:: The request ::
Below is a listing; reproduce each line of it exactly.

:: Provided data ::
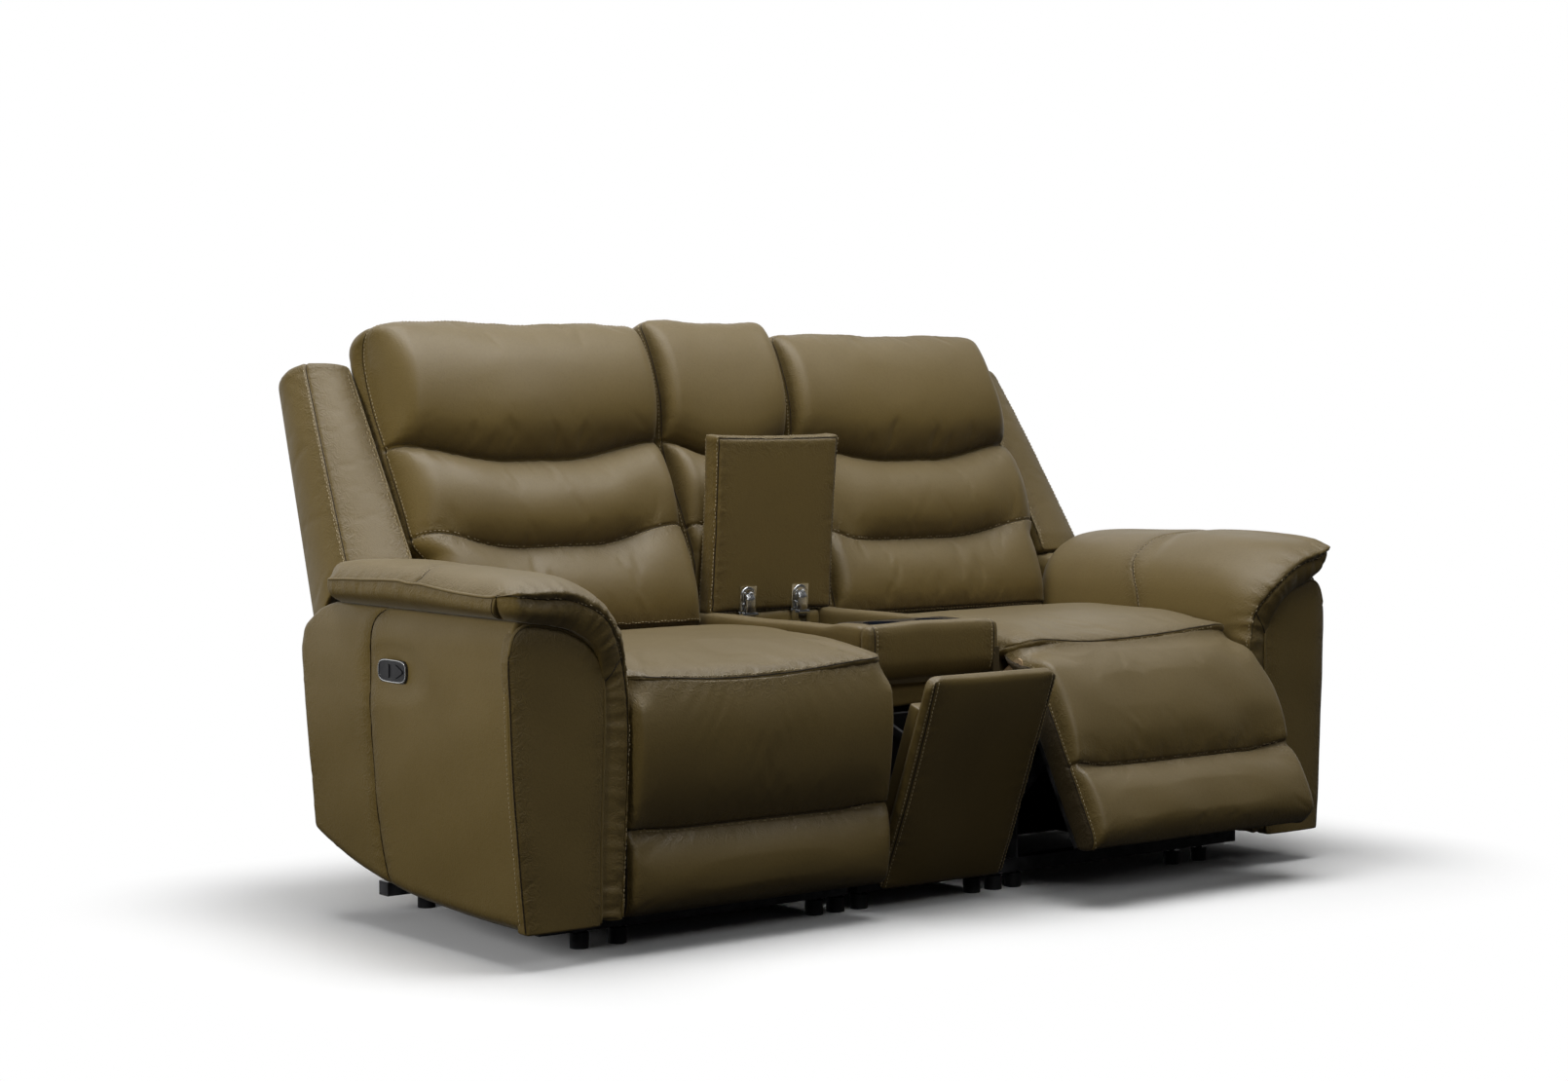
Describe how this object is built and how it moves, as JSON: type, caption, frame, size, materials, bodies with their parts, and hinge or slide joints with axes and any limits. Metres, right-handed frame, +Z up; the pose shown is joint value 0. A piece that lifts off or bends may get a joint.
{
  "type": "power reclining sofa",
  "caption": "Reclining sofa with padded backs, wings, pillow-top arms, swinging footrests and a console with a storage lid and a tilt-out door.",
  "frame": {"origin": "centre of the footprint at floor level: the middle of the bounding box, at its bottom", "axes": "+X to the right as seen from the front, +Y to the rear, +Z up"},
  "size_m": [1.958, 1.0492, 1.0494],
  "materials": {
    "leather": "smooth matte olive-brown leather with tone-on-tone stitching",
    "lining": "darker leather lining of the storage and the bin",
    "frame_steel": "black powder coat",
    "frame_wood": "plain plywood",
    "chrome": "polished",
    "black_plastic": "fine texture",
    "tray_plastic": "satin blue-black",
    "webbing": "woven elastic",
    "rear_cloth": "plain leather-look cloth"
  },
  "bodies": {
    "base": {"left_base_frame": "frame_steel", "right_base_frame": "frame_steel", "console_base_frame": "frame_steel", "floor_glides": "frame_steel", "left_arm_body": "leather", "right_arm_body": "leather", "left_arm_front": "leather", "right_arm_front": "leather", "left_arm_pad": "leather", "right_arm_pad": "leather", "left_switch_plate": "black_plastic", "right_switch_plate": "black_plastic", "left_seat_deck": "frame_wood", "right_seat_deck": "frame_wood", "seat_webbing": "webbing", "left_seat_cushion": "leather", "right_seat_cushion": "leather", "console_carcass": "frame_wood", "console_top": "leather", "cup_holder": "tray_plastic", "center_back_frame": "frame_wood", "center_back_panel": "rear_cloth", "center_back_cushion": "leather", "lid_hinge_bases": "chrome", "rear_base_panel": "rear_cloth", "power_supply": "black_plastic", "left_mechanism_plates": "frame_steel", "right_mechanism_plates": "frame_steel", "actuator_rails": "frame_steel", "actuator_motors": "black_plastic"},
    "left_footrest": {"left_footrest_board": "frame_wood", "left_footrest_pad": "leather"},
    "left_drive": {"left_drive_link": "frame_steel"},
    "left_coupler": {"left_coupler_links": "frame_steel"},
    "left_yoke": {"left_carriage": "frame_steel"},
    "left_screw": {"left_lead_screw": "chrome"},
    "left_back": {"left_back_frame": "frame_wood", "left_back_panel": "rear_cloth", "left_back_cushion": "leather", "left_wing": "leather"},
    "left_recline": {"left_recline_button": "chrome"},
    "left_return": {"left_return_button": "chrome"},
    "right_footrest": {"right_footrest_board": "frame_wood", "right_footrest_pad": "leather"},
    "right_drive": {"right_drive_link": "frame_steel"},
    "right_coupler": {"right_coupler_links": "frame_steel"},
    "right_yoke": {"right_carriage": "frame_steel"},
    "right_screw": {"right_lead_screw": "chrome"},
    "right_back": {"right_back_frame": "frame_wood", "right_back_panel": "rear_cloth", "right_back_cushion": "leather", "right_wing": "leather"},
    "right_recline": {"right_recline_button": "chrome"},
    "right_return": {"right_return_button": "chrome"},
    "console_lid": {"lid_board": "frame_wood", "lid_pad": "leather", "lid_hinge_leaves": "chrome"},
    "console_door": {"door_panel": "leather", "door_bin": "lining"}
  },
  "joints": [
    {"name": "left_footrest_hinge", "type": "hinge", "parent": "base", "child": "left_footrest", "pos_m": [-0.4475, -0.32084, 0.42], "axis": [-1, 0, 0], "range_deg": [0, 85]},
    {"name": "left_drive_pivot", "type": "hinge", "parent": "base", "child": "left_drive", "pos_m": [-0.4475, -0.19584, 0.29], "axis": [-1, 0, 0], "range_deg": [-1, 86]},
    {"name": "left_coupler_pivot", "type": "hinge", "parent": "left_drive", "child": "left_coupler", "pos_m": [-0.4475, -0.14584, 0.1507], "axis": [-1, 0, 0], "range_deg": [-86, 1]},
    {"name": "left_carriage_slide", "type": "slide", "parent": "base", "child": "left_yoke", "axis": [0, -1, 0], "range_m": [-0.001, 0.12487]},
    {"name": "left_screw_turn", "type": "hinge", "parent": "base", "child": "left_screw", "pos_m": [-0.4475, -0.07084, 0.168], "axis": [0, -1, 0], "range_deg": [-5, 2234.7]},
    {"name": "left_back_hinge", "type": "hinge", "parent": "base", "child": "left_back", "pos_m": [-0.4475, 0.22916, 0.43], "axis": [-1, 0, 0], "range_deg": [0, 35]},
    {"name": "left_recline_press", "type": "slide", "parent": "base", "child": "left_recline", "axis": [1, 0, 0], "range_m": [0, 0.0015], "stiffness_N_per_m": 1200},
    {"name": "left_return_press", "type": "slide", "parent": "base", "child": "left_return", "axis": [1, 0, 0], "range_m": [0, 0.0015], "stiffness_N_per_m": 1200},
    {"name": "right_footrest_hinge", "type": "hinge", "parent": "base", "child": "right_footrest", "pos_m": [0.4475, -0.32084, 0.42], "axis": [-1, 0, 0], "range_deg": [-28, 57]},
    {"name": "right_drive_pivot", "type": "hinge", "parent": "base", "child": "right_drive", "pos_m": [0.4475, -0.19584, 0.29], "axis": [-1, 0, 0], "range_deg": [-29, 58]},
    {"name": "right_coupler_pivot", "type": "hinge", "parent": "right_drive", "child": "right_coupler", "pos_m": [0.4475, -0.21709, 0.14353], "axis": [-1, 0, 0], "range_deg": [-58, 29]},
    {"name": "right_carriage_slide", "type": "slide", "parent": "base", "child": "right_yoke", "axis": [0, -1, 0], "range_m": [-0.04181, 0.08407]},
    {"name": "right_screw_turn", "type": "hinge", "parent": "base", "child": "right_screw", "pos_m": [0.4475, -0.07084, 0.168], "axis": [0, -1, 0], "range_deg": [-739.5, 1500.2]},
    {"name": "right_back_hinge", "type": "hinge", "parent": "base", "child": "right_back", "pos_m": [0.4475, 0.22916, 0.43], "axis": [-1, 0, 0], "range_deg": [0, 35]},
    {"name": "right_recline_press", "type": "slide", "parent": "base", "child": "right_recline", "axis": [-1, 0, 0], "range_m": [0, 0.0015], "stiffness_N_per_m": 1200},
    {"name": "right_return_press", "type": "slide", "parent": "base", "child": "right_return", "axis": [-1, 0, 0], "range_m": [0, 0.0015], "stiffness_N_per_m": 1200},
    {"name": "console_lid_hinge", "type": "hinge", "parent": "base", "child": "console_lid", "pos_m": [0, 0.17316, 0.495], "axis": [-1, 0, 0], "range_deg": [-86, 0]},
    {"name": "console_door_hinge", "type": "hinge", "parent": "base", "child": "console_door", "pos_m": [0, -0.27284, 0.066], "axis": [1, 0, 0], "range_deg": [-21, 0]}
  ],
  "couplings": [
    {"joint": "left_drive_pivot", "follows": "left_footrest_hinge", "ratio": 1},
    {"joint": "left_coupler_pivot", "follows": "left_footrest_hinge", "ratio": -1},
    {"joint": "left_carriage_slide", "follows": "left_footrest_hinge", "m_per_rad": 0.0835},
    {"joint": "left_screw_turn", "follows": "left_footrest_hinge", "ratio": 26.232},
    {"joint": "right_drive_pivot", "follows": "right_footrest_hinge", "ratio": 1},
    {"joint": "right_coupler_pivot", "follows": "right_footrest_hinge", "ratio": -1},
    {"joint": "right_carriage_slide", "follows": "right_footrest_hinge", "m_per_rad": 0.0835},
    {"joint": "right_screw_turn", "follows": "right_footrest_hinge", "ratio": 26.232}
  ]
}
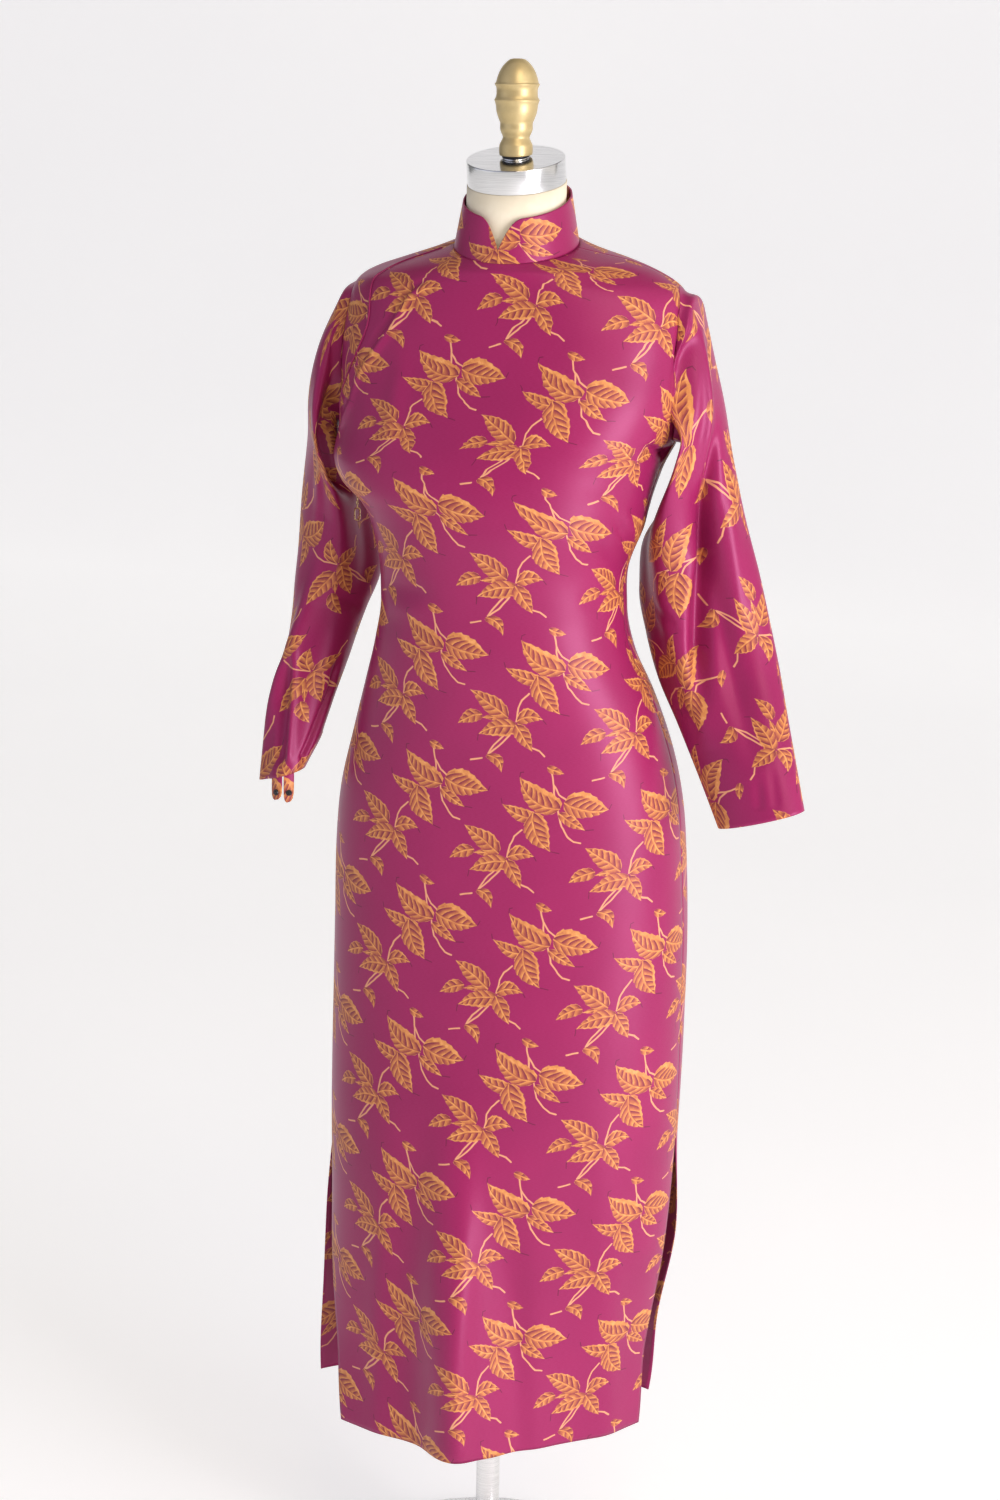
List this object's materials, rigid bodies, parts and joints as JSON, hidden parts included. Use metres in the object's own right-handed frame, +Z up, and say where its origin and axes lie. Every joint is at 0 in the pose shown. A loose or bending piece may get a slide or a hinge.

:: The answer ::
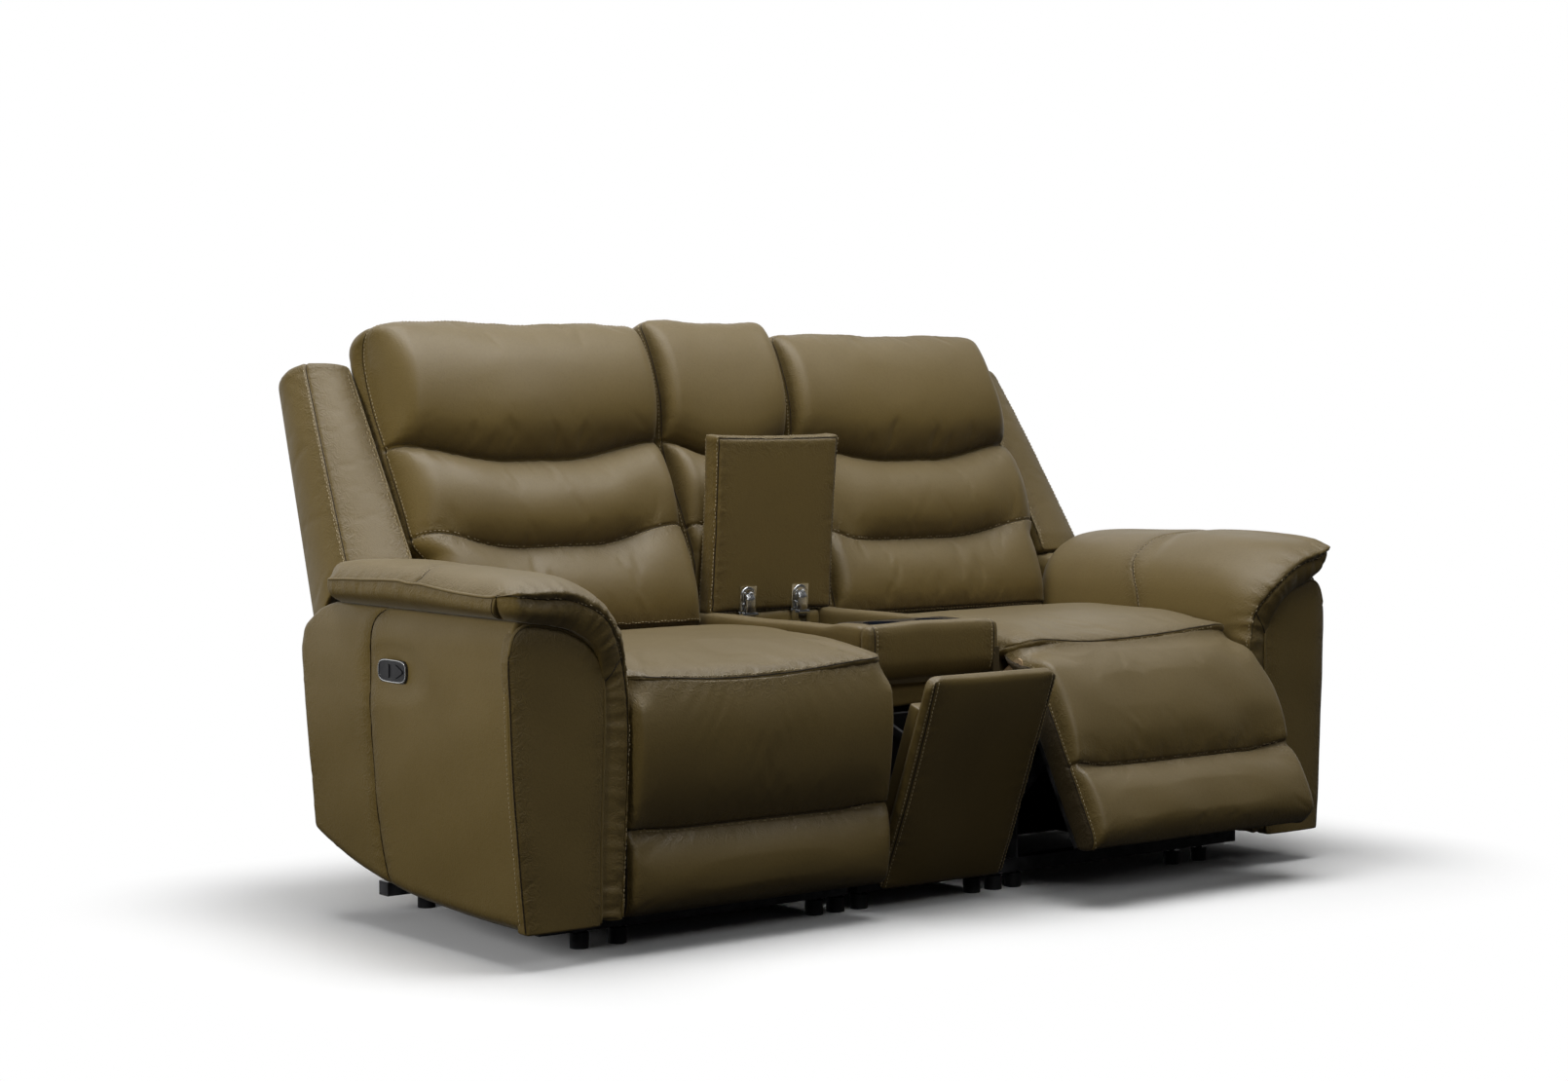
Describe how this object is built and how it moves, as JSON: type, caption, frame, size, materials, bodies with their parts, and hinge or slide joints with axes and any limits. Metres, right-handed frame, +Z up; the pose shown is joint value 0. A piece that lifts off or bends may get a joint.
{
  "type": "power reclining sofa",
  "caption": "Reclining sofa with padded backs, wings, pillow-top arms, swinging footrests and a console with a storage lid and a tilt-out door.",
  "frame": {"origin": "centre of the footprint at floor level: the middle of the bounding box, at its bottom", "axes": "+X to the right as seen from the front, +Y to the rear, +Z up"},
  "size_m": [1.958, 1.0492, 1.0494],
  "materials": {
    "leather": "smooth matte olive-brown leather with tone-on-tone stitching",
    "lining": "darker leather lining of the storage and the bin",
    "frame_steel": "black powder coat",
    "frame_wood": "plain plywood",
    "chrome": "polished",
    "black_plastic": "fine texture",
    "tray_plastic": "satin blue-black",
    "webbing": "woven elastic",
    "rear_cloth": "plain leather-look cloth"
  },
  "bodies": {
    "base": {"left_base_frame": "frame_steel", "right_base_frame": "frame_steel", "console_base_frame": "frame_steel", "floor_glides": "frame_steel", "left_arm_body": "leather", "right_arm_body": "leather", "left_arm_front": "leather", "right_arm_front": "leather", "left_arm_pad": "leather", "right_arm_pad": "leather", "left_switch_plate": "black_plastic", "right_switch_plate": "black_plastic", "left_seat_deck": "frame_wood", "right_seat_deck": "frame_wood", "seat_webbing": "webbing", "left_seat_cushion": "leather", "right_seat_cushion": "leather", "console_carcass": "frame_wood", "console_top": "leather", "cup_holder": "tray_plastic", "center_back_frame": "frame_wood", "center_back_panel": "rear_cloth", "center_back_cushion": "leather", "lid_hinge_bases": "chrome", "rear_base_panel": "rear_cloth", "power_supply": "black_plastic", "left_mechanism_plates": "frame_steel", "right_mechanism_plates": "frame_steel", "actuator_rails": "frame_steel", "actuator_motors": "black_plastic"},
    "left_footrest": {"left_footrest_board": "frame_wood", "left_footrest_pad": "leather"},
    "left_drive": {"left_drive_link": "frame_steel"},
    "left_coupler": {"left_coupler_links": "frame_steel"},
    "left_yoke": {"left_carriage": "frame_steel"},
    "left_screw": {"left_lead_screw": "chrome"},
    "left_back": {"left_back_frame": "frame_wood", "left_back_panel": "rear_cloth", "left_back_cushion": "leather", "left_wing": "leather"},
    "left_recline": {"left_recline_button": "chrome"},
    "left_return": {"left_return_button": "chrome"},
    "right_footrest": {"right_footrest_board": "frame_wood", "right_footrest_pad": "leather"},
    "right_drive": {"right_drive_link": "frame_steel"},
    "right_coupler": {"right_coupler_links": "frame_steel"},
    "right_yoke": {"right_carriage": "frame_steel"},
    "right_screw": {"right_lead_screw": "chrome"},
    "right_back": {"right_back_frame": "frame_wood", "right_back_panel": "rear_cloth", "right_back_cushion": "leather", "right_wing": "leather"},
    "right_recline": {"right_recline_button": "chrome"},
    "right_return": {"right_return_button": "chrome"},
    "console_lid": {"lid_board": "frame_wood", "lid_pad": "leather", "lid_hinge_leaves": "chrome"},
    "console_door": {"door_panel": "leather", "door_bin": "lining"}
  },
  "joints": [
    {"name": "left_footrest_hinge", "type": "hinge", "parent": "base", "child": "left_footrest", "pos_m": [-0.4475, -0.32084, 0.42], "axis": [-1, 0, 0], "range_deg": [0, 85]},
    {"name": "left_drive_pivot", "type": "hinge", "parent": "base", "child": "left_drive", "pos_m": [-0.4475, -0.19584, 0.29], "axis": [-1, 0, 0], "range_deg": [-1, 86]},
    {"name": "left_coupler_pivot", "type": "hinge", "parent": "left_drive", "child": "left_coupler", "pos_m": [-0.4475, -0.14584, 0.1507], "axis": [-1, 0, 0], "range_deg": [-86, 1]},
    {"name": "left_carriage_slide", "type": "slide", "parent": "base", "child": "left_yoke", "axis": [0, -1, 0], "range_m": [-0.001, 0.12487]},
    {"name": "left_screw_turn", "type": "hinge", "parent": "base", "child": "left_screw", "pos_m": [-0.4475, -0.07084, 0.168], "axis": [0, -1, 0], "range_deg": [-5, 2234.7]},
    {"name": "left_back_hinge", "type": "hinge", "parent": "base", "child": "left_back", "pos_m": [-0.4475, 0.22916, 0.43], "axis": [-1, 0, 0], "range_deg": [0, 35]},
    {"name": "left_recline_press", "type": "slide", "parent": "base", "child": "left_recline", "axis": [1, 0, 0], "range_m": [0, 0.0015], "stiffness_N_per_m": 1200},
    {"name": "left_return_press", "type": "slide", "parent": "base", "child": "left_return", "axis": [1, 0, 0], "range_m": [0, 0.0015], "stiffness_N_per_m": 1200},
    {"name": "right_footrest_hinge", "type": "hinge", "parent": "base", "child": "right_footrest", "pos_m": [0.4475, -0.32084, 0.42], "axis": [-1, 0, 0], "range_deg": [-28, 57]},
    {"name": "right_drive_pivot", "type": "hinge", "parent": "base", "child": "right_drive", "pos_m": [0.4475, -0.19584, 0.29], "axis": [-1, 0, 0], "range_deg": [-29, 58]},
    {"name": "right_coupler_pivot", "type": "hinge", "parent": "right_drive", "child": "right_coupler", "pos_m": [0.4475, -0.21709, 0.14353], "axis": [-1, 0, 0], "range_deg": [-58, 29]},
    {"name": "right_carriage_slide", "type": "slide", "parent": "base", "child": "right_yoke", "axis": [0, -1, 0], "range_m": [-0.04181, 0.08407]},
    {"name": "right_screw_turn", "type": "hinge", "parent": "base", "child": "right_screw", "pos_m": [0.4475, -0.07084, 0.168], "axis": [0, -1, 0], "range_deg": [-739.5, 1500.2]},
    {"name": "right_back_hinge", "type": "hinge", "parent": "base", "child": "right_back", "pos_m": [0.4475, 0.22916, 0.43], "axis": [-1, 0, 0], "range_deg": [0, 35]},
    {"name": "right_recline_press", "type": "slide", "parent": "base", "child": "right_recline", "axis": [-1, 0, 0], "range_m": [0, 0.0015], "stiffness_N_per_m": 1200},
    {"name": "right_return_press", "type": "slide", "parent": "base", "child": "right_return", "axis": [-1, 0, 0], "range_m": [0, 0.0015], "stiffness_N_per_m": 1200},
    {"name": "console_lid_hinge", "type": "hinge", "parent": "base", "child": "console_lid", "pos_m": [0, 0.17316, 0.495], "axis": [-1, 0, 0], "range_deg": [-86, 0]},
    {"name": "console_door_hinge", "type": "hinge", "parent": "base", "child": "console_door", "pos_m": [0, -0.27284, 0.066], "axis": [1, 0, 0], "range_deg": [-21, 0]}
  ],
  "couplings": [
    {"joint": "left_drive_pivot", "follows": "left_footrest_hinge", "ratio": 1},
    {"joint": "left_coupler_pivot", "follows": "left_footrest_hinge", "ratio": -1},
    {"joint": "left_carriage_slide", "follows": "left_footrest_hinge", "m_per_rad": 0.0835},
    {"joint": "left_screw_turn", "follows": "left_footrest_hinge", "ratio": 26.232},
    {"joint": "right_drive_pivot", "follows": "right_footrest_hinge", "ratio": 1},
    {"joint": "right_coupler_pivot", "follows": "right_footrest_hinge", "ratio": -1},
    {"joint": "right_carriage_slide", "follows": "right_footrest_hinge", "m_per_rad": 0.0835},
    {"joint": "right_screw_turn", "follows": "right_footrest_hinge", "ratio": 26.232}
  ]
}
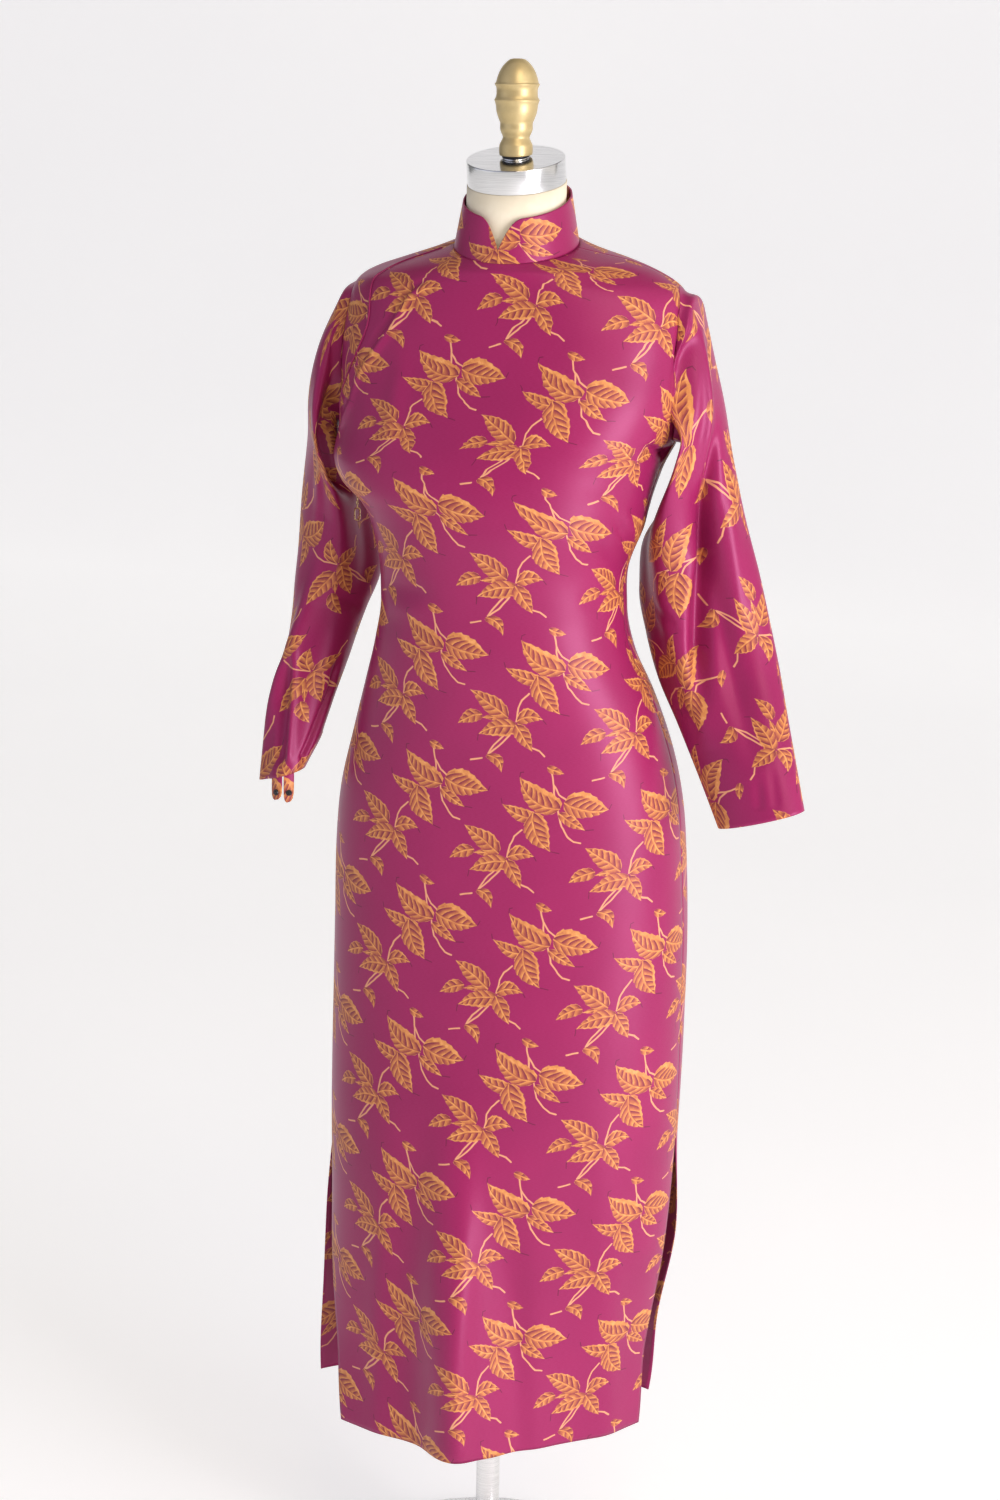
List this object's materials, rigid bodies, parts and joints as JSON, hidden parts included. Use metres in the object's own right-handed frame, +Z up, and say where its origin and axes lie. Every joint is at 0 in the pose shown. A loose or bending piece may get a slide or a hinge.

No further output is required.